Upon reflection, here is a summary of those lessons that I learned, from my personal perspective:
- Shopping for clothes is a social experience, so bring a buddy with you if at all possible.
- Be honest with yourself and seek out and expect honest opinions from others who go shopping with you.
- Shopping is a means to an end, so have a goal in mind when you go shopping. Do not go shopping for the sake of shopping.
- Try everything on and focus on fit.
- If possible, take multiple sizes of an item with you to the dressing room.
- If something doesn’t fit, don’t take it personally. It’s NOT YOU, it’s the clothing.
That sums up some of my personal experiences shopping for clothes, and why, overall, I have always been able to view clothes-shopping as a positive thing. To be clear, I am NOT giving personal advice on how to shop — just relating how I view it, and why. And I’m not saying that I’ve always had body-positive thoughts; believe me, I’ve gone through my share of angst-ridden teen years. And I wrote in this post, entitled “Growing pains,” about how growing five inches in one summer stunted my body image for years. But reflecting back, I truly believe that my early shopping experiences with my mom laid a body-positive foundation when it comes to shopping, a foundation I was able to find my way back to as an adult. I am now a woman who generally does enjoy shopping for clothes — as well as the end result! — but I realize that it is not the case for everyone.

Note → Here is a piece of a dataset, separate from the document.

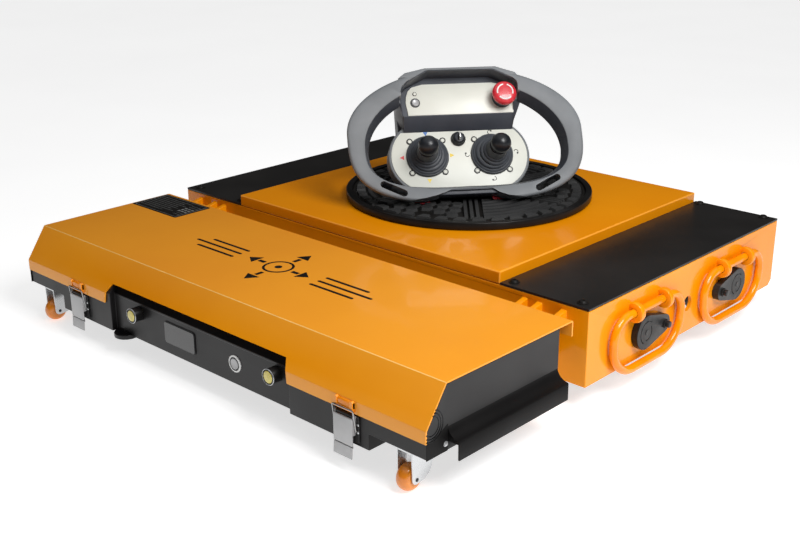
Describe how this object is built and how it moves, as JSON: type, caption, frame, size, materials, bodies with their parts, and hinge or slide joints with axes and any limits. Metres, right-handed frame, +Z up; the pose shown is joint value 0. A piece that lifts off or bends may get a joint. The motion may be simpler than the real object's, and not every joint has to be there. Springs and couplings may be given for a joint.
{
  "type": "mecanum wheel robot",
  "caption": "Low orange machinery mover: turntable trolley on enclosed omnidirectional wheels, docked battery box on casters, two-stick hand control with round grip loop on the turntable.",
  "frame": {"origin": "middle of the bounding box in x and y, on the floor under the wheels", "axes": "+X to the right across the width, +Y from the battery box towards the trolley's far end, +Z up"},
  "size_m": [0.7972, 0.758, 0.3311],
  "materials": {
    "orange_powder_coat": "semi-gloss powder coat",
    "graphite_powder_coat": "satin powder coat",
    "black_coated_steel": "satin coat",
    "black_rubber": "ribbed matte rubber",
    "moulded_lever": "glass-filled moulding, matte",
    "roller_urethane": "satin",
    "brushed_steel": "brushed",
    "zinc_plated_steel": "zinc plated",
    "cast_aluminium": "as cast",
    "orange_polyurethane": "satin",
    "battery_case": "matte",
    "yellow_lens": "gloss",
    "display_glass": "gloss",
    "grey_plastic": "fine texture",
    "slate_plastic": "fine texture",
    "ivory_faceplate": "satin",
    "red_plastic": "semi-gloss",
    "grey_rubber": "matte"
  },
  "bodies": {
    "trolley": {"chassis": "orange_powder_coat", "deck_plate": "orange_powder_coat", "side_cover_left": "black_coated_steel", "side_cover_right": "black_coated_steel", "turntable_bearing": "brushed_steel", "drive_motor_left_front": "cast_aluminium", "drive_motor_left_rear": "cast_aluminium", "drive_motor_right_front": "cast_aluminium", "drive_motor_right_rear": "cast_aluminium"},
    "turntable": {"turntable_plate": "black_coated_steel", "rubber_pad": "black_rubber"},
    "remote": {"remote_housing": "grey_plastic", "remote_back_shell": "slate_plastic", "lower_faceplate": "ivory_faceplate", "upper_faceplate": "ivory_faceplate", "joystick_boot_left": "grey_rubber", "joystick_boot_right": "grey_rubber", "estop_base": "slate_plastic"},
    "estop": {"estop_button": "red_plastic"},
    "key": {"key_switch": "brushed_steel"},
    "remote_push": {"remote_button": "slate_plastic"},
    "box": {"box_tray": "graphite_powder_coat", "battery_pack": "battery_case", "display": "display_glass", "lamp_bezel_left": "zinc_plated_steel", "lamp_bezel_right": "zinc_plated_steel", "fan_frame": "graphite_powder_coat"},
    "lid": {"box_lid": "orange_powder_coat"},
    "power": {"power_button": "zinc_plated_steel"},
    "fan": {"fan_rotor": "moulded_lever"},
    "gimbal_left": {"joystick_gimbal_left": "brushed_steel"},
    "stick_left": {"joystick_stick_left": "slate_plastic"},
    "latch_left": {"latch_lever_left": "brushed_steel"},
    "bail_left": {"latch_bail_left": "zinc_plated_steel"},
    "caster_left": {"caster_fork_left": "zinc_plated_steel"},
    "caster_tread_left": {"caster_wheel_left": "orange_polyurethane"},
    "lamp_left": {"lamp_button_left": "yellow_lens"},
    "gimbal_right": {"joystick_gimbal_right": "brushed_steel"},
    "stick_right": {"joystick_stick_right": "slate_plastic"},
    "latch_right": {"latch_lever_right": "brushed_steel"},
    "bail_right": {"latch_bail_right": "zinc_plated_steel"},
    "caster_right": {"caster_fork_right": "zinc_plated_steel"},
    "caster_tread_right": {"caster_wheel_right": "orange_polyurethane"},
    "lamp_right": {"lamp_button_right": "yellow_lens"},
    "ring_left_front": {"d_ring_left_front": "orange_powder_coat"},
    "wheel_left_front": {"wheel_hub_left_front": "brushed_steel", "roller_cage_left_front": "roller_urethane"},
    "ring_left_rear": {"d_ring_left_rear": "orange_powder_coat"},
    "wheel_left_rear": {"wheel_hub_left_rear": "brushed_steel", "roller_cage_left_rear": "roller_urethane"},
    "ring_right_front": {"d_ring_right_front": "orange_powder_coat"},
    "wheel_right_front": {"wheel_hub_right_front": "brushed_steel", "roller_cage_right_front": "roller_urethane"},
    "ring_right_rear": {"d_ring_right_rear": "orange_powder_coat"},
    "wheel_right_rear": {"wheel_hub_right_rear": "brushed_steel", "roller_cage_right_rear": "roller_urethane"},
    "lever_front": {"release_lever_front": "moulded_lever"},
    "knob_front": {"index_knob_front": "moulded_lever"},
    "lever_rear": {"release_lever_rear": "moulded_lever"},
    "knob_rear": {"index_knob_rear": "moulded_lever"}
  },
  "joints": [
    {"name": "turntable_spin", "type": "hinge", "parent": "trolley", "child": "turntable", "pos_m": [0, 0.1439, 0.15], "axis": [0, 0, 1], "continuous": true},
    {"name": "remote_lift", "type": "slide", "parent": "turntable", "child": "remote", "axis": [0, 0, 1], "range_m": [0, 0.1]},
    {"name": "stick_left_fore_aft", "type": "hinge", "parent": "remote", "child": "gimbal_left", "pos_m": [-0.03513, 0.08924, 0.20171], "axis": [0.6252, 0.7804, 0], "range_deg": [-20, 20], "stiffness_Nm_per_rad": 0.6, "deforming": ["joystick_boot_left"]},
    {"name": "stick_left_sideways", "type": "hinge", "parent": "gimbal_left", "child": "stick_left", "pos_m": [-0.03513, 0.08924, 0.20171], "axis": [-0.4476, 0.3586, 0.8192], "range_deg": [-15, 25], "stiffness_Nm_per_rad": 0.6, "deforming": ["joystick_boot_left"]},
    {"name": "stick_right_fore_aft", "type": "hinge", "parent": "remote", "child": "gimbal_right", "pos_m": [0.0249, 0.16416, 0.20171], "axis": [0.6252, 0.7804, 0], "range_deg": [-20, 20], "stiffness_Nm_per_rad": 0.6, "deforming": ["joystick_boot_right"]},
    {"name": "stick_right_sideways", "type": "hinge", "parent": "gimbal_right", "child": "stick_right", "pos_m": [0.0249, 0.16416, 0.20171], "axis": [-0.4476, 0.3586, 0.8192], "range_deg": [-25, 15], "stiffness_Nm_per_rad": 0.6, "deforming": ["joystick_boot_right"]},
    {"name": "estop_press", "type": "slide", "parent": "remote", "child": "estop", "axis": [-0.6393, 0.5122, -0.5736], "range_m": [0, 0.0035], "stiffness_N_per_m": 800, "springref_m": -0.001},
    {"name": "key_turn", "type": "hinge", "parent": "remote", "child": "key", "pos_m": [-0.01018, 0.13076, 0.22842], "axis": [0.6393, -0.5122, 0.5736], "range_deg": [0, 75]},
    {"name": "remote_push_press", "type": "slide", "parent": "remote", "child": "remote_push", "axis": [-0.6393, 0.5122, -0.5736], "range_m": [0, 0.001], "stiffness_N_per_m": 400, "springref_m": -0.001},
    {"name": "ring_left_front_swing", "type": "hinge", "parent": "trolley", "child": "ring_left_front", "pos_m": [-0.386, 0.0309, 0.1025], "axis": [0, 1, 0], "range_deg": [0, 110]},
    {"name": "ring_left_rear_swing", "type": "hinge", "parent": "trolley", "child": "ring_left_rear", "pos_m": [-0.386, 0.2433, 0.1025], "axis": [0, 1, 0], "range_deg": [0, 110]},
    {"name": "ring_right_front_swing", "type": "hinge", "parent": "trolley", "child": "ring_right_front", "pos_m": [0.386, 0.0309, 0.1025], "axis": [0, -1, 0], "range_deg": [0, 110]},
    {"name": "ring_right_rear_swing", "type": "hinge", "parent": "trolley", "child": "ring_right_rear", "pos_m": [0.386, 0.2433, 0.1025], "axis": [0, -1, 0], "range_deg": [0, 110]},
    {"name": "lever_front_turn", "type": "hinge", "parent": "trolley", "child": "lever_front", "pos_m": [0.3793, 0.0253, 0.0682], "axis": [1, 0, 0], "range_deg": [-10, 10]},
    {"name": "knob_front_pull", "type": "slide", "parent": "lever_front", "child": "knob_front", "axis": [1, 0, 0], "range_m": [0, 0.006], "stiffness_N_per_m": 300, "springref_m": -0.002},
    {"name": "lever_rear_turn", "type": "hinge", "parent": "trolley", "child": "lever_rear", "pos_m": [0.3793, 0.2537, 0.0682], "axis": [1, 0, 0], "range_deg": [-10, 10]},
    {"name": "knob_rear_pull", "type": "slide", "parent": "lever_rear", "child": "knob_rear", "axis": [1, 0, 0], "range_m": [0, 0.006], "stiffness_N_per_m": 300, "springref_m": -0.002},
    {"name": "wheel_left_front_spin", "type": "hinge", "parent": "trolley", "child": "wheel_left_front", "pos_m": [-0.32, -0.0204, 0.05], "axis": [1, 0, 0], "continuous": true},
    {"name": "wheel_left_rear_spin", "type": "hinge", "parent": "trolley", "child": "wheel_left_rear", "pos_m": [-0.32, 0.2946, 0.05], "axis": [1, 0, 0], "continuous": true},
    {"name": "wheel_right_front_spin", "type": "hinge", "parent": "trolley", "child": "wheel_right_front", "pos_m": [0.32, -0.0204, 0.05], "axis": [1, 0, 0], "continuous": true},
    {"name": "wheel_right_rear_spin", "type": "hinge", "parent": "trolley", "child": "wheel_right_rear", "pos_m": [0.32, 0.2946, 0.05], "axis": [1, 0, 0], "continuous": true},
    {"name": "box_dock", "type": "slide", "parent": "trolley", "child": "box", "axis": [0, 0, 1], "range_m": [0, 0.08]},
    {"name": "lid_lift", "type": "slide", "parent": "box", "child": "lid", "axis": [0, 0, 1], "range_m": [0, 0.12]},
    {"name": "latch_left_open", "type": "hinge", "parent": "box", "child": "latch_left", "pos_m": [-0.2525, -0.3734, 0.0653], "axis": [-1, 0, 0], "range_deg": [0, 98]},
    {"name": "bail_left_swing", "type": "hinge", "parent": "latch_left", "child": "bail_left", "pos_m": [-0.2525, -0.3734, 0.048], "axis": [-1, 0, 0], "range_deg": [-98, 0]},
    {"name": "latch_right_open", "type": "hinge", "parent": "box", "child": "latch_right", "pos_m": [0.2655, -0.3734, 0.0653], "axis": [-1, 0, 0], "range_deg": [0, 98]},
    {"name": "bail_right_swing", "type": "hinge", "parent": "latch_right", "child": "bail_right", "pos_m": [0.2655, -0.3734, 0.048], "axis": [-1, 0, 0], "range_deg": [-98, 0]},
    {"name": "caster_left_swivel", "type": "hinge", "parent": "box", "child": "caster_left", "pos_m": [-0.3415, -0.3474, 0.05], "axis": [0, 0, 1], "continuous": true},
    {"name": "caster_left_roll", "type": "hinge", "parent": "caster_left", "child": "caster_tread_left", "pos_m": [-0.3415, -0.3604, 0.0155], "axis": [1, 0, 0], "continuous": true},
    {"name": "caster_right_swivel", "type": "hinge", "parent": "box", "child": "caster_right", "pos_m": [0.3458, -0.3474, 0.05], "axis": [0, 0, 1], "continuous": true},
    {"name": "caster_right_roll", "type": "hinge", "parent": "caster_right", "child": "caster_tread_right", "pos_m": [0.3458, -0.3604, 0.0155], "axis": [1, 0, 0], "continuous": true},
    {"name": "lamp_left_press", "type": "slide", "parent": "box", "child": "lamp_left", "axis": [0, 1, 0], "range_m": [0, 0.002], "stiffness_N_per_m": 400, "springref_m": -0.001},
    {"name": "lamp_right_press", "type": "slide", "parent": "box", "child": "lamp_right", "axis": [0, 1, 0], "range_m": [0, 0.002], "stiffness_N_per_m": 400, "springref_m": -0.001},
    {"name": "power_press", "type": "slide", "parent": "box", "child": "power", "axis": [0, 1, 0], "range_m": [0, 0.0015], "stiffness_N_per_m": 400, "springref_m": -0.001},
    {"name": "fan_spin", "type": "hinge", "parent": "box", "child": "fan", "pos_m": [0.3712, -0.3304, 0.082], "axis": [1, 0, 0], "continuous": true}
  ],
  "couplings": [
    {"joint": "bail_left_swing", "follows": "latch_left_open", "ratio": -1},
    {"joint": "bail_right_swing", "follows": "latch_right_open", "ratio": -1}
  ]
}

Also, perhaps reading this post will also help provide context to regular readers (as always, thank you!) for my monthly shopping posts, and why I get excited at scoring a good deal… or why I tend to focus on shopping goals, like when I shopped for maxidresses, for black jeans, and for cognac wedges.
Last but not least
Last, but certainly not least, I want to thank you, Mom, for not only what you taught me about clothes-shopping and a positive body image, but also for a million other things, including reading and supporting this style blog of mine. I know you read this blog every day — and more importantly, you let me know that you enjoy reading this blog every day! — and I truly appreciate it, and you.